The design team approached this project with the intent that it would be equipped for changing programmatic requirements and future generations of students for years to come within the College of Business Administration and Marquette’s larger campus ecosystem.

The idea of “long life, loose fit” means that we are creating spaces that will remain relevant far into the future. It is a recognition that the life of a building or a place is dynamic not static and that the ability to address future, unanticipated needs is something that can be designed. We do this by creating a strong, resilient, and flexible framework to help facilitate change.

BNIM worked with the entire integrated team for O’Brien Hall to create a spectrum of flexible and versatile spaces for business and innovation that allow for adaptability and change over time throughout the entire building. These spaces can flex and bend, are inclusive and welcoming, and contribute to a campus space where students feel connected and a strong sense of belonging.

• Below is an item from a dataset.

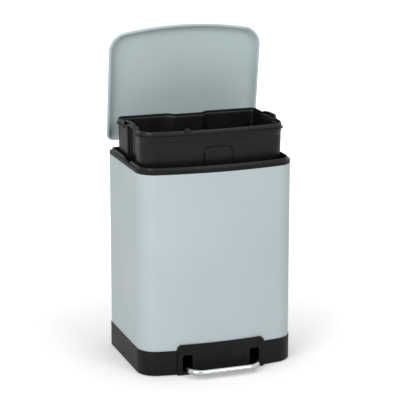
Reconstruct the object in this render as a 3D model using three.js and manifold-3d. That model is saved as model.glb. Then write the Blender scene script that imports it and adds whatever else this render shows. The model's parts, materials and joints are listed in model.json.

At the opening dedication for O'Brien Hall, Marquette University President Dr. Michael R. Lovell  described the impact of this transformational project, “What I love most about this building is how student-centric it is. The energy is second to none. It really has become a building not just for the business students on campus. It’s inviting to everyone. Between the natural light and the way it’s designed to allow those informal conversations and projects, [O’Brien Hall] is really outstanding.”

The building is a recent recipient of a 2023 Honor Award for Design Excellence from AIA Wisconsin and was presented as a case study at the 2023 SCUP North Central Conference in St. Louis, showcasing the ways in which relationship building between people, disciplines, space types, and contexts can achieve human-purposed, inclusive outcomes.